I WAS given Elizabeth Taylor’s Mrs Palfrey at the Claremont, first published in 1971, as a wedding gift. When I read the blurb — residents of a London hotel “fight off boredom and the Grim Reaper” — I thought it an odd choice. By the time I had reached the end, I wanted to push it into the hands of anyone below retirement age.
It is, in some regards, a very sad book, about loneliness and mortality. But it also features two beautiful portraits: one of a happy marriage viewed in retrospect, and one of an unexpected springtime friendship that rescues two people — one very young, one very old — from neglect.
The Claremont is a hotel in South Kensington where a small group of elderly residents have chosen to spend their almost-last days. Taylor does not shy away from the realities of age: frailty, incontinence, and chronic pain are all present. But her descriptions, while detached and factual, are not unkind. They are not the cruel depictions of Philip Larkin’s “Old Fools”, although the two authors share a willingness to stare down mortality.
There is a squeamishness to Larkin’s poem, and a good deal of fury (“Why aren’t they screaming?”). In contrast, Taylor shows us older people acutely conscious of their destination. Driving up to the entrance of the Claremont, Mrs Palfrey struggles to “banish terror from her heart . . . alarmed at the threat of her own depression”.
The glimpses that we get of the residents alone in their rooms are powerful invitations to empathy. We are privy to Mrs Arbuthnot’s agonising indecision about whether to make another painful trip to the lavatory: secret feelings, too shameful to be shared with anyone else.
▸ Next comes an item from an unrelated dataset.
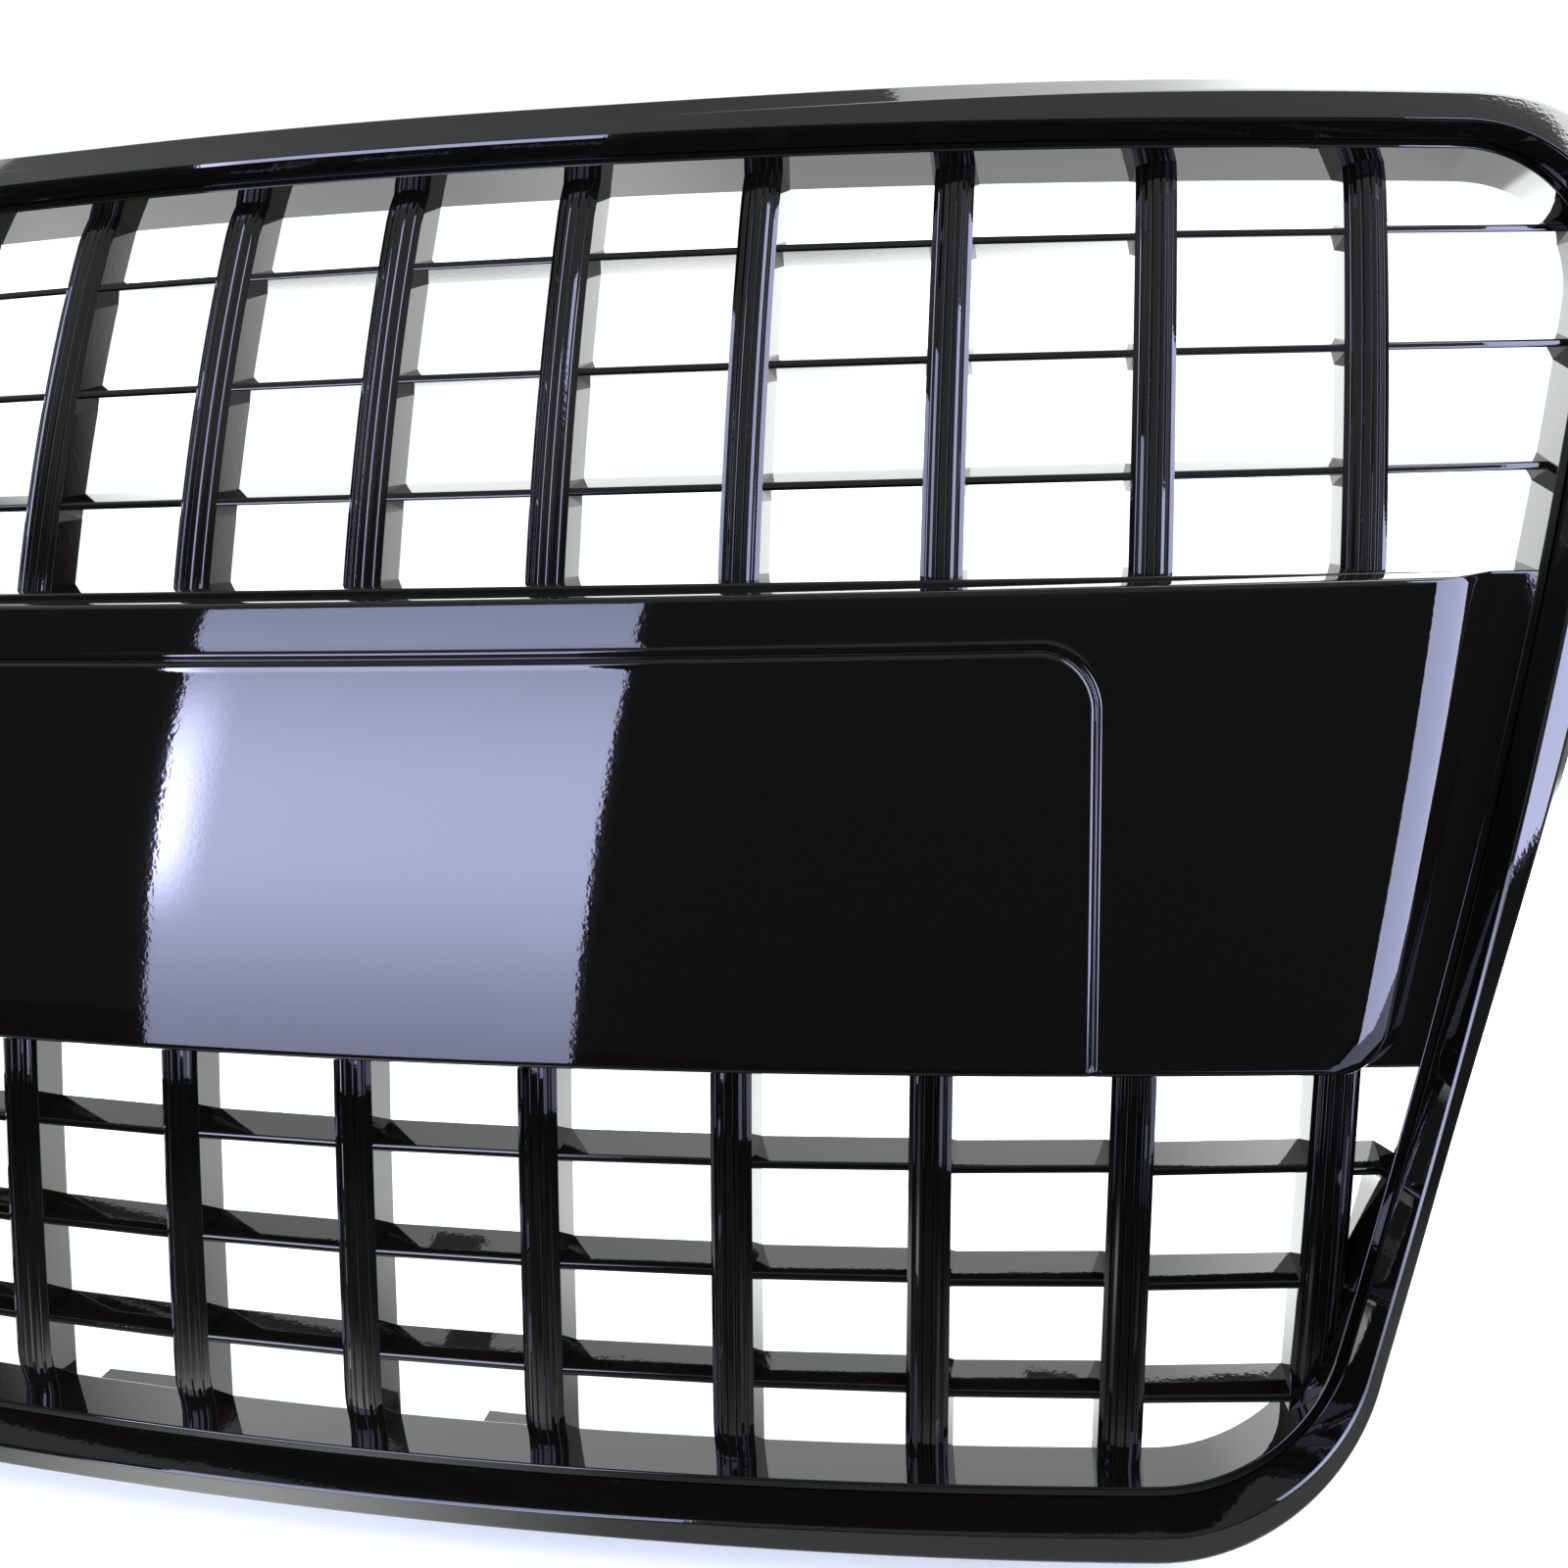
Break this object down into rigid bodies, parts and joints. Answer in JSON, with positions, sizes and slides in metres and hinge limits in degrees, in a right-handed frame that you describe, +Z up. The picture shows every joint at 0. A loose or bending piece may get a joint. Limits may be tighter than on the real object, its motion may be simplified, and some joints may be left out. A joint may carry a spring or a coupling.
{
  "type": "car front grille",
  "caption": "Trapezoid car front grille with a rounded surround, upper and lower bar-and-slat meshes and a raised number-plate panel across the middle.",
  "frame": {"origin": "middle of the flat rear face of the locating pad behind the plate panel, on the car's centre plane", "axes": "+X across the car to the viewer's right as seen from the front, +Y to the rear of the car, +Z up; the front faces -Y"},
  "size_m": [0.874, 0.2133, 0.4574],
  "materials": {
    "gloss_black": "high gloss black, faint orange peel",
    "gloss_black_strip": "high gloss black",
    "black_plastic": "satin, lightly grained",
    "zinc_steel": "zinc plated",
    "grey_foam": "dense closed-cell foam"
  },
  "bodies": {
    "root": {"bracket_bottom_left_inner": "black_plastic", "bracket_bottom_left_outer": "black_plastic", "bracket_bottom_right_inner": "black_plastic", "bracket_bottom_right_outer": "black_plastic", "bracket_top_left_inner": "black_plastic", "bracket_top_left_outer": "black_plastic", "bracket_top_right_inner": "black_plastic", "bracket_top_right_outer": "black_plastic", "insert_rim": "gloss_black", "locating_pad": "grey_foam", "lower_mesh": "gloss_black", "lower_strip_01": "gloss_black_strip", "lower_strip_02": "gloss_black_strip", "lower_strip_03": "gloss_black_strip", "lower_strip_04": "gloss_black_strip", "lower_strip_05": "gloss_black_strip", "lower_strip_06": "gloss_black_strip", "lower_strip_07": "gloss_black_strip", "lower_strip_08": "gloss_black_strip", "lower_strip_09": "gloss_black_strip", "lower_strip_10": "gloss_black_strip", "lower_strip_11": "gloss_black_strip", "lower_strip_12": "gloss_black_strip", "panel_carrier": "gloss_black", "plate_panel": "gloss_black", "screw_bottom_left_inner": "zinc_steel", "screw_bottom_left_outer": "zinc_steel", "screw_bottom_right_inner": "zinc_steel", "screw_bottom_right_outer": "zinc_steel", "screw_top_left_inner": "zinc_steel", "screw_top_left_outer": "zinc_steel", "screw_top_right_inner": "zinc_steel", "screw_top_right_outer": "zinc_steel", "surround_frame": "gloss_black", "upper_mesh": "gloss_black", "upper_strip_01": "gloss_black_strip", "upper_strip_02": "gloss_black_strip", "upper_strip_03": "gloss_black_strip", "upper_strip_04": "gloss_black_strip", "upper_strip_05": "gloss_black_strip", "upper_strip_06": "gloss_black_strip", "upper_strip_07": "gloss_black_strip", "upper_strip_08": "gloss_black_strip", "upper_strip_09": "gloss_black_strip", "upper_strip_10": "gloss_black_strip", "upper_strip_11": "gloss_black_strip", "upper_strip_12": "gloss_black_strip"}
  },
  "joints": []
}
Although the casual cruelty of the young is prominent in the novel, it is not, in the end, a story that pits the generations against one another. Mrs Palfrey loves to see wedding cakes appear in a shop window: “Such a sign of spring.” A short walk from the Claremont lives Ludovic Meyers, a young writer repelled by the thought of “long, lonely hours behind his basement bars”. Loneliness is not, after all, the preserve of the elderly.
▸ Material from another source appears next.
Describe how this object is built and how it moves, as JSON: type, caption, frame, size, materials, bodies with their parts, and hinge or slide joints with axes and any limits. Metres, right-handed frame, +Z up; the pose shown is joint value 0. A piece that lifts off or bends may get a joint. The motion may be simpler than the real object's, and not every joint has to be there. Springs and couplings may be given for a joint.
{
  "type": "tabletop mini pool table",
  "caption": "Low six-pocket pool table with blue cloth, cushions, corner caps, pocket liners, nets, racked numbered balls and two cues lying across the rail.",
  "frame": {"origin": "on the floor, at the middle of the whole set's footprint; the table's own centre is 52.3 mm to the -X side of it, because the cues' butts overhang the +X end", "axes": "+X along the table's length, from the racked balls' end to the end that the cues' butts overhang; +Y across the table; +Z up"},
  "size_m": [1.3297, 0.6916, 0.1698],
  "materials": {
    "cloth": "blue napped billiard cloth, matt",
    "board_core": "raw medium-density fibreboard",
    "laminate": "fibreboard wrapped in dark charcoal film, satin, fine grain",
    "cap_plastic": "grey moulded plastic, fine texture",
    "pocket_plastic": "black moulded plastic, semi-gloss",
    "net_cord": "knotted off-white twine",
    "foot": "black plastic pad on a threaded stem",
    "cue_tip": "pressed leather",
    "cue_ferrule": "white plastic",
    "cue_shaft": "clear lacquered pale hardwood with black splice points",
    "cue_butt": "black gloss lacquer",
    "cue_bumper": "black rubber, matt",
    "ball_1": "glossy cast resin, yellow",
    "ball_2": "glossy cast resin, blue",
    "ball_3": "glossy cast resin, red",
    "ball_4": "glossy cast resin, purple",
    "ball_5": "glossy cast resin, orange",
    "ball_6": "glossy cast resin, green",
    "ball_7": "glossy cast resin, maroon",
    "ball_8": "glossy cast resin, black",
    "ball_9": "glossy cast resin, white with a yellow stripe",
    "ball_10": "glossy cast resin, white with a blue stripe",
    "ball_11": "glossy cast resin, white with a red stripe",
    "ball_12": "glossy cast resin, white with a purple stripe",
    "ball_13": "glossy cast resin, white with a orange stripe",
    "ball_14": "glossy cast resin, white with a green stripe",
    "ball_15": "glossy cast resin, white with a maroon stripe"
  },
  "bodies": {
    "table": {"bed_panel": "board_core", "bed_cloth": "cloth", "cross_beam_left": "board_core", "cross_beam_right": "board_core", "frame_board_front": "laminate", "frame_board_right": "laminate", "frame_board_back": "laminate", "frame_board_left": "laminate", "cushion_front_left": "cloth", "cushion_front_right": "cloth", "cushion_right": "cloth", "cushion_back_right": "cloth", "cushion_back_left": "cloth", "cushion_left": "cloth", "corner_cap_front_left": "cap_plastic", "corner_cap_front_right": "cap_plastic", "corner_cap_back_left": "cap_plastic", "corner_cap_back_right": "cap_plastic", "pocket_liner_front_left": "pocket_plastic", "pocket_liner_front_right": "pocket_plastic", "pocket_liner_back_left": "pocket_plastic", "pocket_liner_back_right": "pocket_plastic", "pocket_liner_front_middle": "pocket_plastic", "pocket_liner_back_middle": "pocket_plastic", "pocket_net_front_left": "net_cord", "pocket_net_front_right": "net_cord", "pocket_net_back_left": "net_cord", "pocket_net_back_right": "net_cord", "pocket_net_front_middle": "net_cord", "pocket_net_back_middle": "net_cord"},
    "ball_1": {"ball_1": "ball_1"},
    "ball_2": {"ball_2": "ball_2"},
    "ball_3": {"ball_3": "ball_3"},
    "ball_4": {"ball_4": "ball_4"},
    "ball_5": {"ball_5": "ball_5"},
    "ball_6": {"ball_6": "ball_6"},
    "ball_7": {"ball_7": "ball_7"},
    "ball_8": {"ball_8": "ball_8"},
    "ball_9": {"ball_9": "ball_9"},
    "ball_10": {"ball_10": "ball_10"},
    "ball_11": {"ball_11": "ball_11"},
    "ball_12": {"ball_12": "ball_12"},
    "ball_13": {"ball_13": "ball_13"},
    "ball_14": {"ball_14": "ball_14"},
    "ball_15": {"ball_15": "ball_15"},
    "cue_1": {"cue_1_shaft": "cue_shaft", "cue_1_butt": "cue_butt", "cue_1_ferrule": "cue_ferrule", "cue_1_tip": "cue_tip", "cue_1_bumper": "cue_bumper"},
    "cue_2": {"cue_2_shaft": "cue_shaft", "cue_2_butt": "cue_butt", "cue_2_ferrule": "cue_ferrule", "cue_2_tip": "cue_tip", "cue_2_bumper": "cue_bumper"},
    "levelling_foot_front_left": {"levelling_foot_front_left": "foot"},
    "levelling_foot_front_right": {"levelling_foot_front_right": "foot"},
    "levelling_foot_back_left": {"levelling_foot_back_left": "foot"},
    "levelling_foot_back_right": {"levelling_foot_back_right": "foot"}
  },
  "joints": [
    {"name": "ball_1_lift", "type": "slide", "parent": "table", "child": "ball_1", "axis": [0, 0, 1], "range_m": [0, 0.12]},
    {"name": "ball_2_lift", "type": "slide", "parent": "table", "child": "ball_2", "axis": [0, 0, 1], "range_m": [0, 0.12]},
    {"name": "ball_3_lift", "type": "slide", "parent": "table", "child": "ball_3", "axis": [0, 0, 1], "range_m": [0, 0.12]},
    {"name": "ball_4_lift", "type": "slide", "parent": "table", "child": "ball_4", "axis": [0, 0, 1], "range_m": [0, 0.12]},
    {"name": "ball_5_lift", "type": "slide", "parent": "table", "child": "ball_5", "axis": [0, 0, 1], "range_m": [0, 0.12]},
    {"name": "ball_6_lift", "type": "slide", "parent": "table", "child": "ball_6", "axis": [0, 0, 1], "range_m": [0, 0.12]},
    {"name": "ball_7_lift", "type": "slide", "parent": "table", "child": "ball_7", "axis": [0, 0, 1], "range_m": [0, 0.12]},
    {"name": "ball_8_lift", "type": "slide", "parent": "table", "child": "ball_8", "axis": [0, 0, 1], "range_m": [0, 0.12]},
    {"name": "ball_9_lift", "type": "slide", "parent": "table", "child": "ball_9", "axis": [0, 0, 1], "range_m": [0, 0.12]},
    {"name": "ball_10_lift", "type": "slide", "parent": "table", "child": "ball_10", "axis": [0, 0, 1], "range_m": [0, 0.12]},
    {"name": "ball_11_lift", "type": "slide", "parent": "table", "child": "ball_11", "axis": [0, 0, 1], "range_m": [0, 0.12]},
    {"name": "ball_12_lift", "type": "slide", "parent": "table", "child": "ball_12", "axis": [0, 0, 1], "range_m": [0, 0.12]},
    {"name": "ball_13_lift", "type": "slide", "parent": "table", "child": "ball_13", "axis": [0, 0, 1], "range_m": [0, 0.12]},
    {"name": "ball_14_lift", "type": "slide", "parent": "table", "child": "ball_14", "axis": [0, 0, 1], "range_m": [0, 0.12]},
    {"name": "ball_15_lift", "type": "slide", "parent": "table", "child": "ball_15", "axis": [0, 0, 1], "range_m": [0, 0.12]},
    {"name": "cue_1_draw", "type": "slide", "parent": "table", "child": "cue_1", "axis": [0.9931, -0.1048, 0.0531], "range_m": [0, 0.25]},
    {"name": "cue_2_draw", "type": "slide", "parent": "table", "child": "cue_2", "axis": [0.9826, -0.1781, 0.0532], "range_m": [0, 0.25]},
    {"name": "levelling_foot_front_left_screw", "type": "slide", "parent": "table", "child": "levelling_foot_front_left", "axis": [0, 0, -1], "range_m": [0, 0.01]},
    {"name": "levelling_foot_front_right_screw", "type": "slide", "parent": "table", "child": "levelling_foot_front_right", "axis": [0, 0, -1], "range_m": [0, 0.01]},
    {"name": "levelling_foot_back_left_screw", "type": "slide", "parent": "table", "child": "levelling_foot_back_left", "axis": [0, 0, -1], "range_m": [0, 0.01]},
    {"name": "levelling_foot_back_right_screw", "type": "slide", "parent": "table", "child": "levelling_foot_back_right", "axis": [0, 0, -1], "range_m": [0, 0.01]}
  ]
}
I thought of the powerful description of involuntary solitude, and the shame that can cling to it, in Zoë Heller’s Notes on a Scandal: “I have sat on park benches and trains and schoolroom chairs, feeling the great store of unused, objectless love sitting in my belly like a stone until I was sure I would cry out and fall, flailing, to the ground.”
Meyers is fascinated by the physiognomy of the elderly, regarding them with a forensic writerly eye. Yet there is something angelic about him. After Mrs Palfrey falls, he holds her “like a lover and without a word, and a wonderful acceptance began to spread across her pain.” So often, intimacy between young men and old women is described with scorn, if not revulsion. This is a defiant strike against the idea that no common ground can exist between the two.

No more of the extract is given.